*** GIVEN DATA

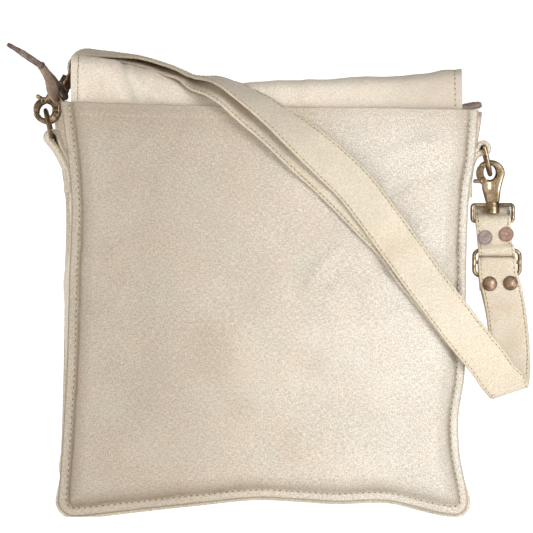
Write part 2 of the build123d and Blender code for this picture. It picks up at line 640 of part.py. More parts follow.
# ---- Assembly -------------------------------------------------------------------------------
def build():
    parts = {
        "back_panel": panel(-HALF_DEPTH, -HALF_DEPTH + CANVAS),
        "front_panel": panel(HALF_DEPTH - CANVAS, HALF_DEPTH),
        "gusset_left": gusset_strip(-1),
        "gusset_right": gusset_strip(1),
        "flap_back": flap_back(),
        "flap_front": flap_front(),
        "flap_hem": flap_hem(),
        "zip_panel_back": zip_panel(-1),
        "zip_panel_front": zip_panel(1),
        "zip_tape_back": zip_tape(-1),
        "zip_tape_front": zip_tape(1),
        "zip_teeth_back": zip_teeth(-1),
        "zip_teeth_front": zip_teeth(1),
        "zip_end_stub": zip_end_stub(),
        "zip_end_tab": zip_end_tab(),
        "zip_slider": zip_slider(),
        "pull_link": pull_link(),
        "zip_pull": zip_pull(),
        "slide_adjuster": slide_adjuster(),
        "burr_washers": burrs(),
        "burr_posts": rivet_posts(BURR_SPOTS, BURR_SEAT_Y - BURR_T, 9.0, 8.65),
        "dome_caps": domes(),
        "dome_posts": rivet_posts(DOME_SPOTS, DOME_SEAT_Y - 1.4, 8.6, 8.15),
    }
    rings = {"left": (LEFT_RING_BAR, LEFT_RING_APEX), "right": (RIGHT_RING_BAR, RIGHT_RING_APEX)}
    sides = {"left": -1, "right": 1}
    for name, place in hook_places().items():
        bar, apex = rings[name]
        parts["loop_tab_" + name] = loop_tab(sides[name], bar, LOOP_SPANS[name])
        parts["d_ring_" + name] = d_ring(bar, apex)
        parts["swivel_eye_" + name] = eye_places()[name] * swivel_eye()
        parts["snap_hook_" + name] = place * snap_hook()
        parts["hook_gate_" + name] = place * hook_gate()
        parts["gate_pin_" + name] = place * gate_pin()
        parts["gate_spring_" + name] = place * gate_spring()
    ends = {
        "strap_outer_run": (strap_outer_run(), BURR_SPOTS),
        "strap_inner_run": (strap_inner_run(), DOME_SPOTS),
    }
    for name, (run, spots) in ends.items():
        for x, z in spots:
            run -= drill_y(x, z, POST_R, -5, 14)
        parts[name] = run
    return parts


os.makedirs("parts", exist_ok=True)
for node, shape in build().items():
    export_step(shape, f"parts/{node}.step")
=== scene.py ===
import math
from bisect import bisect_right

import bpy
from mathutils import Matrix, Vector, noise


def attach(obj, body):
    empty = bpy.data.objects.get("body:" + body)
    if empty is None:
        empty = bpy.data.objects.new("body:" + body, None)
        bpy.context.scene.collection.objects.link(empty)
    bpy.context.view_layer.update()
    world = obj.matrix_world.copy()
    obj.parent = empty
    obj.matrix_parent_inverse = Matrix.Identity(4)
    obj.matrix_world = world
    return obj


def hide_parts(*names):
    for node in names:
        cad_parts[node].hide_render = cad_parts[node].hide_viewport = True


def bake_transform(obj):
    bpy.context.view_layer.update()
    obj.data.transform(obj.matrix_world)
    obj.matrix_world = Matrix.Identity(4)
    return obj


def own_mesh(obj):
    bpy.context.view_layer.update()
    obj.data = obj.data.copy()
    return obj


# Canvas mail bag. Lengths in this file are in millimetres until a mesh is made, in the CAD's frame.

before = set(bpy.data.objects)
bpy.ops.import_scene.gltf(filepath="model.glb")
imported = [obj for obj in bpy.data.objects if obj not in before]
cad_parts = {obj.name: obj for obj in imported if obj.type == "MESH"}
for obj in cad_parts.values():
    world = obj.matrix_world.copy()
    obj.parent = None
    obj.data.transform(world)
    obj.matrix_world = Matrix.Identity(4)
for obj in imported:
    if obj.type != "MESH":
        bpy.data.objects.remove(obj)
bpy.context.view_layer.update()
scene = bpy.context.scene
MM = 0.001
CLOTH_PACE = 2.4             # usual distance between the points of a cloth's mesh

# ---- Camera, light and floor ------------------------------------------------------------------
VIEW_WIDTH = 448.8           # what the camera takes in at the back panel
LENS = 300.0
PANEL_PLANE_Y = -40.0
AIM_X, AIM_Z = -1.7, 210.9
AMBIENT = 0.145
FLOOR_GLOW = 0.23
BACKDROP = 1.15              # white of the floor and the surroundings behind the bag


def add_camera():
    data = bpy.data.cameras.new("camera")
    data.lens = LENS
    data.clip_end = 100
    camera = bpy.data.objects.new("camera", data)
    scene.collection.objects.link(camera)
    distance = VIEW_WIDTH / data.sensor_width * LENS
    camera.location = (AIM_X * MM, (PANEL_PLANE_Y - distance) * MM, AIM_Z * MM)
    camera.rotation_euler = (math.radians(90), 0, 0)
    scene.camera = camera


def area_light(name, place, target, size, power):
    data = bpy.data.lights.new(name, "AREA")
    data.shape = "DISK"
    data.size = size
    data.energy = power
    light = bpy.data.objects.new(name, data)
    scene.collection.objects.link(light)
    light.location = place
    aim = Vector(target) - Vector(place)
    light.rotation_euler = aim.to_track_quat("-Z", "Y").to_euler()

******

* GIVEN PROBLEM
Each line of the listing should be copied exactly.

* REPLY TO THE TASK
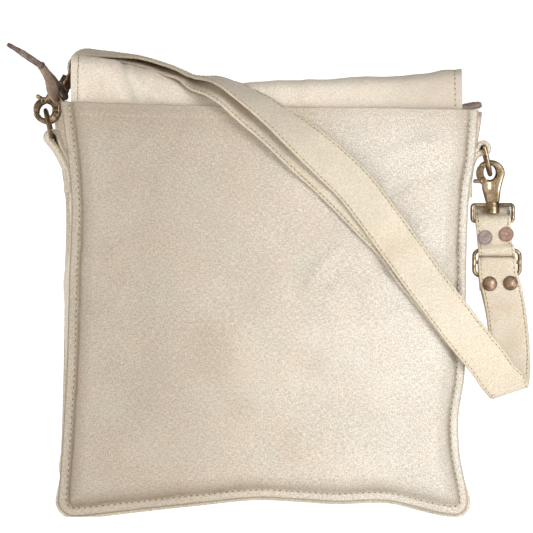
Write part 2 of the build123d and Blender code for this picture. It picks up at line 640 of part.py. More parts follow.
# ---- Assembly -------------------------------------------------------------------------------
def build():
    parts = {
        "back_panel": panel(-HALF_DEPTH, -HALF_DEPTH + CANVAS),
        "front_panel": panel(HALF_DEPTH - CANVAS, HALF_DEPTH),
        "gusset_left": gusset_strip(-1),
        "gusset_right": gusset_strip(1),
        "flap_back": flap_back(),
        "flap_front": flap_front(),
        "flap_hem": flap_hem(),
        "zip_panel_back": zip_panel(-1),
        "zip_panel_front": zip_panel(1),
        "zip_tape_back": zip_tape(-1),
        "zip_tape_front": zip_tape(1),
        "zip_teeth_back": zip_teeth(-1),
        "zip_teeth_front": zip_teeth(1),
        "zip_end_stub": zip_end_stub(),
        "zip_end_tab": zip_end_tab(),
        "zip_slider": zip_slider(),
        "pull_link": pull_link(),
        "zip_pull": zip_pull(),
        "slide_adjuster": slide_adjuster(),
        "burr_washers": burrs(),
        "burr_posts": rivet_posts(BURR_SPOTS, BURR_SEAT_Y - BURR_T, 9.0, 8.65),
        "dome_caps": domes(),
        "dome_posts": rivet_posts(DOME_SPOTS, DOME_SEAT_Y - 1.4, 8.6, 8.15),
    }
    rings = {"left": (LEFT_RING_BAR, LEFT_RING_APEX), "right": (RIGHT_RING_BAR, RIGHT_RING_APEX)}
    sides = {"left": -1, "right": 1}
    for name, place in hook_places().items():
        bar, apex = rings[name]
        parts["loop_tab_" + name] = loop_tab(sides[name], bar, LOOP_SPANS[name])
        parts["d_ring_" + name] = d_ring(bar, apex)
        parts["swivel_eye_" + name] = eye_places()[name] * swivel_eye()
        parts["snap_hook_" + name] = place * snap_hook()
        parts["hook_gate_" + name] = place * hook_gate()
        parts["gate_pin_" + name] = place * gate_pin()
        parts["gate_spring_" + name] = place * gate_spring()
    ends = {
        "strap_outer_run": (strap_outer_run(), BURR_SPOTS),
        "strap_inner_run": (strap_inner_run(), DOME_SPOTS),
    }
    for name, (run, spots) in ends.items():
        for x, z in spots:
            run -= drill_y(x, z, POST_R, -5, 14)
        parts[name] = run
    return parts


os.makedirs("parts", exist_ok=True)
for node, shape in build().items():
    export_step(shape, f"parts/{node}.step")
=== scene.py ===
import math
from bisect import bisect_right

import bpy
from mathutils import Matrix, Vector, noise


def attach(obj, body):
    empty = bpy.data.objects.get("body:" + body)
    if empty is None:
        empty = bpy.data.objects.new("body:" + body, None)
        bpy.context.scene.collection.objects.link(empty)
    bpy.context.view_layer.update()
    world = obj.matrix_world.copy()
    obj.parent = empty
    obj.matrix_parent_inverse = Matrix.Identity(4)
    obj.matrix_world = world
    return obj


def hide_parts(*names):
    for node in names:
        cad_parts[node].hide_render = cad_parts[node].hide_viewport = True


def bake_transform(obj):
    bpy.context.view_layer.update()
    obj.data.transform(obj.matrix_world)
    obj.matrix_world = Matrix.Identity(4)
    return obj


def own_mesh(obj):
    bpy.context.view_layer.update()
    obj.data = obj.data.copy()
    return obj


# Canvas mail bag. Lengths in this file are in millimetres until a mesh is made, in the CAD's frame.

before = set(bpy.data.objects)
bpy.ops.import_scene.gltf(filepath="model.glb")
imported = [obj for obj in bpy.data.objects if obj not in before]
cad_parts = {obj.name: obj for obj in imported if obj.type == "MESH"}
for obj in cad_parts.values():
    world = obj.matrix_world.copy()
    obj.parent = None
    obj.data.transform(world)
    obj.matrix_world = Matrix.Identity(4)
for obj in imported:
    if obj.type != "MESH":
        bpy.data.objects.remove(obj)
bpy.context.view_layer.update()
scene = bpy.context.scene
MM = 0.001
CLOTH_PACE = 2.4             # usual distance between the points of a cloth's mesh

# ---- Camera, light and floor ------------------------------------------------------------------
VIEW_WIDTH = 448.8           # what the camera takes in at the back panel
LENS = 300.0
PANEL_PLANE_Y = -40.0
AIM_X, AIM_Z = -1.7, 210.9
AMBIENT = 0.145
FLOOR_GLOW = 0.23
BACKDROP = 1.15              # white of the floor and the surroundings behind the bag


def add_camera():
    data = bpy.data.cameras.new("camera")
    data.lens = LENS
    data.clip_end = 100
    camera = bpy.data.objects.new("camera", data)
    scene.collection.objects.link(camera)
    distance = VIEW_WIDTH / data.sensor_width * LENS
    camera.location = (AIM_X * MM, (PANEL_PLANE_Y - distance) * MM, AIM_Z * MM)
    camera.rotation_euler = (math.radians(90), 0, 0)
    scene.camera = camera


def area_light(name, place, target, size, power):
    data = bpy.data.lights.new(name, "AREA")
    data.shape = "DISK"
    data.size = size
    data.energy = power
    light = bpy.data.objects.new(name, data)
    scene.collection.objects.link(light)
    light.location = place
    aim = Vector(target) - Vector(place)
    light.rotation_euler = aim.to_track_quat("-Z", "Y").to_euler()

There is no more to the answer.